Throughout his illness, Robin Williams had struggled with more than 40 symptoms of LBD.

By the second weekend of August 2014, Robin Williams’s delusions seemed to be calming down. By the end of the day on Sunday, Aug. 10, 2014, it seemed as if he was getting better, his wife wrote.

“When we retired to sleep, in our customary way, my husband said to me, ‘Goodnight, my love,’ and waited for my familiar reply, ‘Goodnight, my love,'” Susan Williams wrote.

Robin Williams died the next day.

His assistant found him in his bedroom in his home in Tiburon, California.
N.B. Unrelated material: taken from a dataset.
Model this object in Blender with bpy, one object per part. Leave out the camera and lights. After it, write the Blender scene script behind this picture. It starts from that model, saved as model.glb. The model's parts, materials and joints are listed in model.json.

He had hanged himself with a belt.

“After Robin left, time has never functioned the same for me,” Susan Williams wrote. “My search for meaning has replicated like an inescapable spring throughout nearly every aspect of my world, including the most mundane.”

Susan Williams said she’d spoken with medical professionals who reviewed her husband’s medical records.

“Their reactions were all the same: that Robin’s was one of the worst LBD pathologies they had seen and that there was nothing else anyone could have done,” she wrote.

Robin Williams was known for his improvisational style as a stand-up comedian and for performances in movies like “Dead Poets Society” and “Good Will Hunting,” a film that earned him an Academy Award for best supporting actor.